Iconoclasts, and Monothelites can also mend the schism if one of these heresies manages to replace Orthodoxy as the parent religion. Bogomilists, having no religious head, cannot mend the schism. Miaphysites and their heresies, though they use the same mechanics as Orthodoxy, cannot mend the schism either. It should be noted that even though Nestorianism is not a heresy of Orthodoxy anymore, it can still mend the Schism instead of Paulicians. It is likely a bug.
Unlike Papacies and Patriarchates, which mainly hold religious authority and are usually regional secular powers at best, caliphates are often large feudal lands ruled by noble lords. This means one can play as the Caliph and call Jihads against enemy religions. In the rare event that there are all three Jihad-calling Caliphs exist, they will usually take a sizable chunk of the Catholic world.
While the papacy and patriarchate always exist, the caliphates function as regular titular feudal titles and are destroyed if their holder becomes unlanded. However, it is possible for a Muslim ruler to recreate the caliphate. The title may be created through the regular Create Title interface, but has special requirements:
- Shia, Sunni, Ibadi, Karijite, or Hurufi (as appropriate)
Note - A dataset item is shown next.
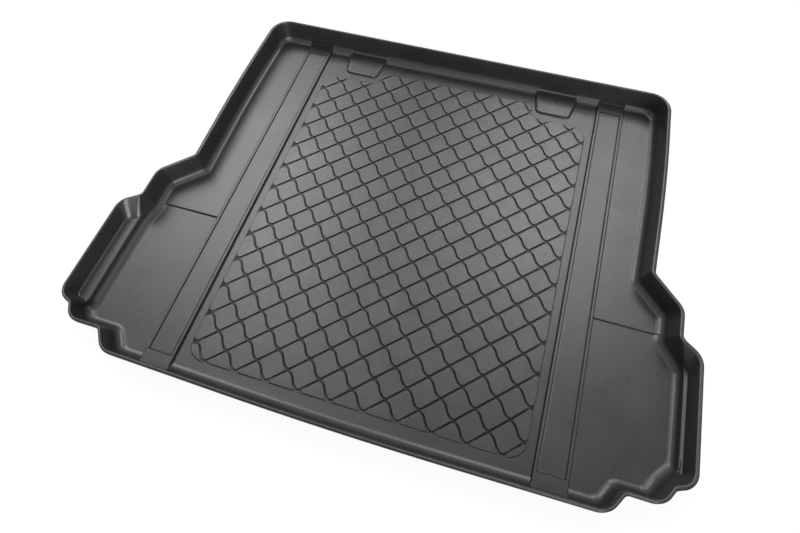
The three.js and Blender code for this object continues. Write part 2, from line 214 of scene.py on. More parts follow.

- 1000 Piety OR Sayyid trait (male-line relative of Mohammed) OR Mirza trait (son of a Sayyid mother)
- (1000 Piety AND Sayyid trait) OR (control Mecca AND control Medina) OR (control Baghdad AND control Damascus AND control Jerusalem).
Getting the Sayyid trait into a dynasty requires matrilineally marrying non-Muslim men with the trait, since Muslims cannot marry matrilineally.
The Yazidi heresy also has a religious head, however it only requires 1000 piety and the de-jure capital county of Mosul.
The Yazidi and Hurufi caliphs are called "shiekdoms," and cannot call Jihads. However, the Sunni, Shia, Ibadi, or Karijite religious heads are called "Caliphs" and can call Jihads - in the case of Karijite especially, even against their parent religion.
With The Old Gods DLC, Zoroastrians can restore their ancient religion to prominence by retaking the Persian Empire and appointing a Moabadan-Moabad (Priest of Priests) who will function thereafter as a religious head. A notable feature of the Moabadan-Moabad is his ability to call Great Holy Wars without having to wait until the 11th or 12th century like Christians, Muslims or Reformed Pagans.
Reforming Pagan Religions
It is also possible in The Old Gods to reform Pagan religions. The ruler who forms it and his vassals, demense, and courtiers will automatically convert, other rulers have the option of conversion. This has the following effects:
- The old, unreformed religion has "old" in front of it, showing that it's the unreformed version. e.g. "Old Tengri".
- The religion becomes organised, getting a permanent +20% moral authority, which makes conversion of others easier and makes them less prone to conversion to other religions.
- The religion gets a head. This is a duke-tier vassal like an Orthodox Patriarch, except the Germanic Fylkir who is a secular ruler like the Muslim Caliphs. The leader can call Great Holy Wars (which are Crusades with a different name), so long as both Christian Crusades and Muslim Jihads are unlocked. Once a Great Holy War has been unlocked for one Pagan type, they are unlocked for all Pagan types.
- If the Player has the relevent DLC, the reformed faith gets a Holy Order. The Germanic Jomsvikings require The Old Gods, the Zunist Sun Warriors require Charlemagne, and all others require Sons of Abraham. Note that you require The Old Gods to reform the faiths in the first place
- Rulers gain access to the Holy War casus belli.
- Rulers lose access to the Subjugation casus belli.
- Religions that get a defensive attrition bonus (all but Tengri and Aztec) lose it, but holdings keep their levy/garrison size and strength bonuses.
- Rulers may set Crown Authority higher than Low.
- Rulers may use succession laws other than gavelkind (and ultimogeniture for Mongols).
- Independence wars no longer have increased ticking warscore, making them harder to win. This is bad for vassals, but good for rulers.
- The "short reign" opinion penalty returns to its normal level (50% higher than other religions when unreformed).
- Germanic, Tengri, and Aztec rulers lose the prestige penalties for being at peace, but gain the usual opinion penalties for raising troops.
It is possible to reform any of the Pagan religions except the generic Pagan and Hellenic religions. This requires either all five holy sites, or three holy sites, 50% moral authority, and 750 piety.
A Jew who restores the Kingdom of Israel can, by decision, reinstate the office of Kohen Gadol, or High Priest. Like the Zoroastrian religious leader, the Kohen Gadol can call Great Holy Wars as soon as his office is reinstated.